Market and customer blind spots
Many founders believe they understand customers simply because they themselves are users. But “understanding” is not the same as measuring. Lack of systematic customer discovery, confusion between user–buyer–payer, or relying on polite feedback often prevents startups from ever reaching product–market fit.

Financial and cash-flow blind spots
Startups rarely “die suddenly” from running out of cash. More often, founders fail to notice deteriorating cash flow: rising burn rate, shrinking runway, and fixed costs growing faster than sustainable revenue. Avoiding numbers does not remove risk—it only delays and amplifies it.

People and organizational blind spots
“We’re a small, flexible team” often hides deeper issues: unclear roles, blurred accountability, and early hiring mistakes. Founders frequently underestimate the real cost of internal conflict and organizational distraction.

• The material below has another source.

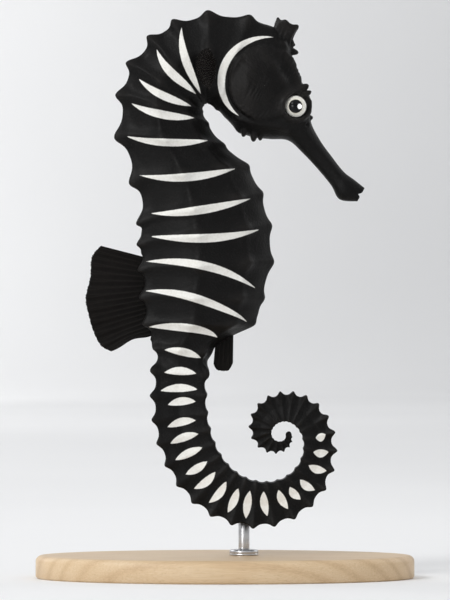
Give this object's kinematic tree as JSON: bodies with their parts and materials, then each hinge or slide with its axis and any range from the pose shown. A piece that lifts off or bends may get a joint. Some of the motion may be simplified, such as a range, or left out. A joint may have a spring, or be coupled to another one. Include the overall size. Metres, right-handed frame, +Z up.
{
  "type": "seahorse model on a stand",
  "caption": "Life-size museum model of a dark seahorse with pale crescent bars, head bowed and tail coiled, held on a low oval wooden base by a short rod.",
  "frame": {"origin": "bottom centre of the stand's base, on the surface it stands on", "axes": "+X the way the animal faces, +Y the animal's left side, +Z up"},
  "size_m": [0.076, 0.046, 0.1137],
  "materials": {
    "skin": "bony skin over plates, near black with ivory crescent bars along the rings, low soft sheen",
    "fin": "thin dark membrane with fine raised rays, slightly translucent at the rim",
    "eye": "ivory iris ring round a black pupil under a clear glossy cornea",
    "base_wood": "pale maple, satin lacquer, rounded edges",
    "steel": "brushed stainless rod and collar"
  },
  "bodies": {
    "root": {"snout": "skin", "head": "skin", "coronet": "skin", "neck": "skin", "trunk_upper": "skin", "trunk_middle": "skin", "trunk_lower": "skin", "tail_1": "skin", "tail_2": "skin", "tail_3": "skin", "tail_4": "skin", "tail_5": "skin", "tail_6": "skin", "tail_7": "skin", "tail_8": "skin", "tail_9": "skin", "dorsal_fin": "fin", "anal_fin": "fin", "pectoral_fin_left": "fin", "pectoral_fin_right": "fin", "eye_left": "eye", "eye_right": "eye", "stand_base": "base_wood", "stand_rod": "steel", "stand_collar": "steel"}
  },
  "joints": []
}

Product and technology blind spots
Some technical founders fall into over-engineering—building too much, too complex, for too long. Others launch too early with products that fail to solve core pain points. Both stem from the absence of clear learning criteria for an MVP.

Failure and pivot blind spots
Perhaps the most dangerous blind spot is psychological: reluctance to admit flawed assumptions, lack of a learning system from failure, and tying personal ego too tightly to the product. Many startups don’t lack pivot opportunities—they lack the courage and structure to pivot at the right time.

Who is this series for?

The “Blind Spots in Entrepreneurship” series is not meant to criticize or lecture founders. It is written for:

  • founders building startups or innovation-driven SMEs,
  • those who feel “something isn’t right” but can’t yet name it,
  • investors, partners, and support organizations seeking deeper insight into why startups fail—and how to reduce that risk.

Each article will explore one blind spot in depth, with analysis, real cases, and practical approaches KisStartup uses in mentoring, training, and ecosystem building.

An open question for you:
If you had to choose the most dangerous blind spot for your startup right now, which one would it be?